Accommodate all bleeds

Large areas of color or big, full-bleed images can make a powerful statement. If objects or images bleed the edge of a document, make sure you extend these items beyond the page edge at least 1/8”. This goes for strokes, too. The printer will trim the excess paper and art once the piece is printed and folded.

Straighten up the elements

Check that photos and typography that are meant to align, do. Make sure that strokes are the same weight and style if that is the intention. I also like to check that columns of type align top and bottom since it makes the piece look neater.

Check margins

Text and graphics that don’t bleed should have at least ¼" margin from the page edge — ideally more. (Design tip: Don’t be afraid to use margins liberally — white space allows the eye to rest.)

Check letter-spacing

Bad letter and word-spacing on large headlines is something you will notice after your project is printed and out the door, so fix it before you give your files to the printer. It isn’t necessary to refine the spacing on all of your text, but certainly, large headlines, pull quotes and large subheads should all be checked for proper letter-spacing and word-spacing. Kern where necessary!

2. Make Your Images Shine

Once you learn how to prep your images correctly, you will start to see badly prepped ones everywhere you look in other printed publications. Be careful. Images that look beautiful on a monitor can often fall flat once ink hits paper. This is partly because paper acts like a sponge and sucks up the ink leaving your images muddy and lifeless. Here are some ways to make your images shine.

Convert RGB jpegs to CMYK tiffs

Like your color palette, your images need to be converted to CMYK if they are RGB. When printing four-color process, offset presses and digital printers operate using the CMYK color space. Artwork, graphs, and logos created in other programs should also be converted to CMYK. Hand-written signatures that are printing black should be converted to Grayscale or CMYK.

Make sure images are high resolution

On screen, images that are 72 pixels per inch look beautiful, but for print, the standard resolution is 300 pixels per inch. The inverse relationship between resolution and dimensions is not negotiable. Increasing resolution (pixels per inch) will lead to decreased image size (width and height).
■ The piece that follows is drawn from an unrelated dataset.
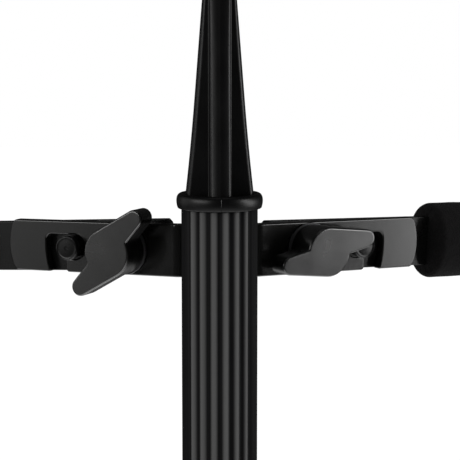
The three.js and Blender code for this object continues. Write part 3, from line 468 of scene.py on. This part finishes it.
arm = {
    "washerStack": 0.0021,  # knob's foot above the plate's front face
    "pinFromBolt": 0.0292,
    "sag": {"right": 0.8, "left": 2.3},
    "turn": {"right": 14.4, "left": 47.5},
}


def sagPlace(side):
    # frame of the bar: origin on the plate's front face at the pin, turned down by its sag
    way = 1 if side == "right" else -1
    shift = Matrix.Translation((way * arm["pinFromBolt"], 0, -arm["washerStack"]))
    return armPlace(side) @ shift @ Matrix.Rotation(-way * math.radians(arm["sag"][side]), 4, "Z")


# Wing knobs, drawn once with arcs and copied

knob = {"hub": 0.0117, "tip": 0.0043, "reach": 0.0266, "notch": 0.0013, "depth": 0.0112, "lift": 0.0044,
        "edge": 0.0010, "bore": 0.0063, "boreDepth": 0.0124, "boreOverrun": 0.002,
        "footInset": 0.0005, "footEdge": 0.0003, "footGap": 0.0002, "footTaper": 0.0003, "footSunk": 0.002}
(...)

Unless it is a very large file, an image will be either small —and high resolution — or large —and low resolution— so use the largest files possible.

Generally, image files should be 800 KB or larger for print, otherwise you will be dealing with a low-resolution image that doesn’t have enough “information” to create a good result when printed. For instance, if someone sends you a JPEG that is 48 KB, don’t insert it into your layout and hope for the best. Ask for a higher resolution image.

Vector art, like logos and icons, should be enlarged in their original vector program if appearing larger than created. For example, a logo that is 4 inches wide that is being used at 8 inches wide in a layout should be sized up in its original vector program, such as Illustrator, then imported into your layout program. Alternatively, you can copy and paste very simple vector graphics right from Illustrator into InDesign and scale up from there as both programs support vector graphics. This process is not recommended for complex graphics with a lot of detail or that use effects such as gradients since they will slow down InDesign.

Save as a TIFF or PSD

Resaving a JPEG as a JPEG will reduce image quality. A JPEG is, by nature, a compressed file. For print, we like big files! So save your JPEG as a TIFF or PSD and remember to relink the image in your document with the higher quality TIFF or PSD.

Make adjustments

Using Levels and Color Balance (you can even dodge and burn using layer masks if you’re ambitious) lighten and brighten images that would otherwise fall flat on press. I like to pull up images that have printed well on past projects and use them as a guide while balancing color and adjusting levels. As a rule, assume that what you see on your monitor will look darker once printed.

Sharpen images

Use a Sharpen filter to make your images look crisp once printed. They may look slightly over defined on your monitor, but once the ink hits the paper, they will sparkle.

Resize (resample) TIFFs and PSDs to decrease file size

Once your high res image is placed in your document, resample the image to help reduce your document size and reduce the size of the collected files. A high res, adjusted TIFF in your document that is 50% of its size can be resampled at 50% in Photoshop. This will reduce the size (dimensions) of your image without changing the resolution (pixels per inch).

3. Get ready for delivery


If you’re using InDesign, run the built-in preflight feature. This is your last chance to catch RGB images and missing fonts. If you adjusted images in your image adjustment program and didn’t update them in your layout, now is the time to relink or update them with the most recent, saved TIFF, PSD, or EPS file.

Collect all images, graphics, and fonts

Newer versions of InDesign give you the option to collect all or some files. You can also create a low resolution PDF during collection. If creating a small PDF, remember to name it “LowRes” as a precaution against the printer mistaking it as a print-ready document. Properly prepped layout files will be very large since they include big images, especially if you include layers in the image files. TIFFS can be 70 MB or larger depending on the height and width of the image as it appears in your document.

Alternatively, create a high res PDF

Digital printers will often use a high-resolution PDF rather than collected files. Ask your printer which settings you should use while creating your PDF from your layout program. The printer may prefer custom settings. Sometimes I send collected files in addition to the high-res PDF to my digital printer in case there is a need to alter something in the native file.

The steps outlined here may seem like overkill, but the more you can do to finesse your files and images, the better your printed piece will look. Please feel free to weigh in to share some of your file prepping ideas. Happy prepping!